Jarvis Kerruish raised his head from where he was pulling on his slippers.
"Set your mind at rest, sir," he said calmly. "We will find him, though he lies like a toad under a stone."
"Mettle, mettle," the Deemster chuckled into his breast, and proceeded to throw off his cloak. Then be turned to the coroner again.
"Have you summoned the jury of inquiry?" " I have, sir-six men of the parish-courthouse at Ramsey-eight in the morning."
" We must indict the whole six of them. You have their names ? Jarvis will write them down for you. We cannot have five of them giving evidence for the sixth."
The Deemster left the hall with his quick and restless step, and turned into the diningroom, where Mona was helping to lay the supper. Her face was very pale, her eyes were red with long weeping, she moved to and fro with a slow step, and misery itself seemed to sit on her. But the Deemster saw nothing of this.
"Mona," he said, "you must be stirring before daybreak to-morrow."
She lifted her face with a look of inquiry.
" We breakfast at half-past six, and leave in the coach at seven."
With a puzzled expression she asked in a low tone where they were to go.
"To Ramsey, for the court of inquiry," he answered with complacency.
Mona's left hand went up to her breast, and her breath came quick.
"But why am I to go?" she asked timidly. "Because in cases of this kind, when the main evidence is circumstantial, it is necessary to prove a motive before it is possible to frame an indictment."
"Well, father?" Mona's red eyes opened wide with a startled look, and their long lashes trembled.
" Well, girl, you shall prove the motive." The Deemster opened the snuff-horn on the mantel-shelf.
" I am to do so ? "
The Deemster glanced up sharply under his spectacles. "Yes, you, child, you," he said, with quiet emphasis, and lifted his pinch of snuff to his nose.
Mona's breast began to heave, and all her slight frame to quiver.

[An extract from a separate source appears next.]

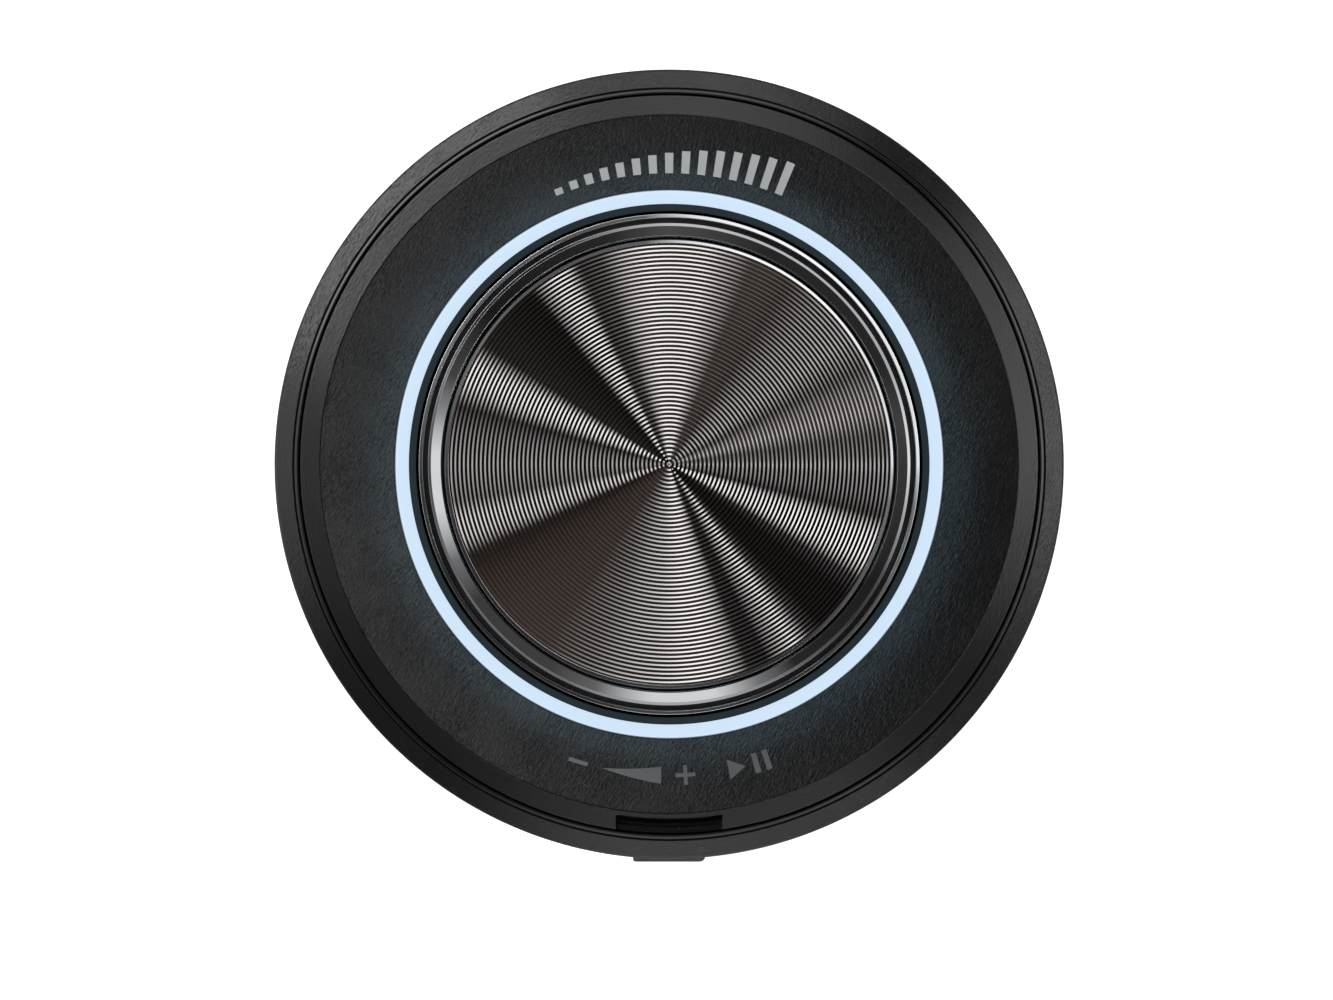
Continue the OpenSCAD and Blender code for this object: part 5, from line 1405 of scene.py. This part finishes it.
class CONTROL_OT_encoder(Operator):
    """Make the encoder's bushing, nut and moulded parts"""
    bl_idname = "control.make_encoder"
    bl_label = "Encoder"

    def execute(self, context):
        make_encoder()
        return {"FINISHED"}


class CONTROL_OT_spring(Operator):
    """Make the return spring under the knob's shaft"""
    bl_idname = "control.make_spring"
    bl_label = "Return spring"

    def execute(self, context):
        make_spring()
        return {"FINISHED"}


class CONTROL_OT_boards(Operator):
    """Finish the circuit boards and what is soldered to them"""
    bl_idname = "control.make_boards"
    bl_label = "Boards"

    def execute(self, context):
        make_boards()
        return {"FINISHED"}


class CONTROL_OT_rear(Operator):
    """Make the rear cover and its screws"""
    bl_idname = "control.make_rear"
    bl_label = "Rear cover"

    def execute(self, context):
        make_rear()
        return {"FINISHED"}


class CONTROL_OT_gland(Operator):
    """Make the cable gland"""
    bl_idname = "control.make_gland"
    bl_label = "Cable gland"

    def execute(self, context):
        make_gland(context.scene.control_gland)
        return {"FINISHED"}


OPERATORS = [
    CONTROL_OT_housing, CONTROL_OT_gasket, CONTROL_OT_cover, CONTROL_OT_ring, CONTROL_OT_knob,
    CONTROL_OT_encoder, CONTROL_OT_spring, CONTROL_OT_boards, CONTROL_OT_rear, CONTROL_OT_gland,
    CONTROL_OT_stage,
]


class CONTROL_PT_pieces(Panel):
    """Lists the pieces and their sizes"""
    bl_idname = "CONTROL_PT_pieces"
    bl_label = "Panel volume control"
    bl_space_type = "VIEW_3D"
    bl_region_type = "UI"
    bl_category = "Control"

    def draw(self, context):
        for name, group in GROUPS.items():
            box = self.layout.box()
            for size in group.__annotations__:
                box.prop(getattr(context.scene, name), size)
        for operator in OPERATORS:
            self.layout.operator(operator.bl_idname)


def register():
    """Register the classes and hang the sizes on the scene."""
    for kind in [*GROUPS.values(), *OPERATORS, CONTROL_PT_pieces]:
        bpy.utils.register_class(kind)
    for name, group in GROUPS.items():
        setattr(bpy.types.Scene, name, PointerProperty(type=group))


def unregister():
    """Take the classes and the sizes away again."""
    for name in GROUPS:
        delattr(bpy.types.Scene, name)
    for kind in reversed([*GROUPS.values(), *OPERATORS, CONTROL_PT_pieces]):
        bpy.utils.unregister_class(kind)


def main():
    register()
    for operator in OPERATORS:
        group, name = operator.bl_idname.split(".")
        getattr(getattr(bpy.ops, group), name)()


if __name__ == "__main__":
    main()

"Father," she said faintly, "do you mean that I am to be the chief witness against the man who took my brother's life?"
"Well, perhaps, but we shall see. And now for supper, and then to bed, for we must be stirring before the lark,"
Mona was going out of the room with a heavy step when the Deemster, who had seated himself at the table, raised his eyes. "Wait," he said; "when were you last out of the house?"
"Yesterday morning, sir. I was at the ploughing match."
"Have you had any visitors since five last night? "
" Visitors-five-I do not understand-" That will do, child."
Jarvis Kerruish came into the room at this moment. He was the Deemster's sole companion at supper that night. And so ended that terrible Christmas Day.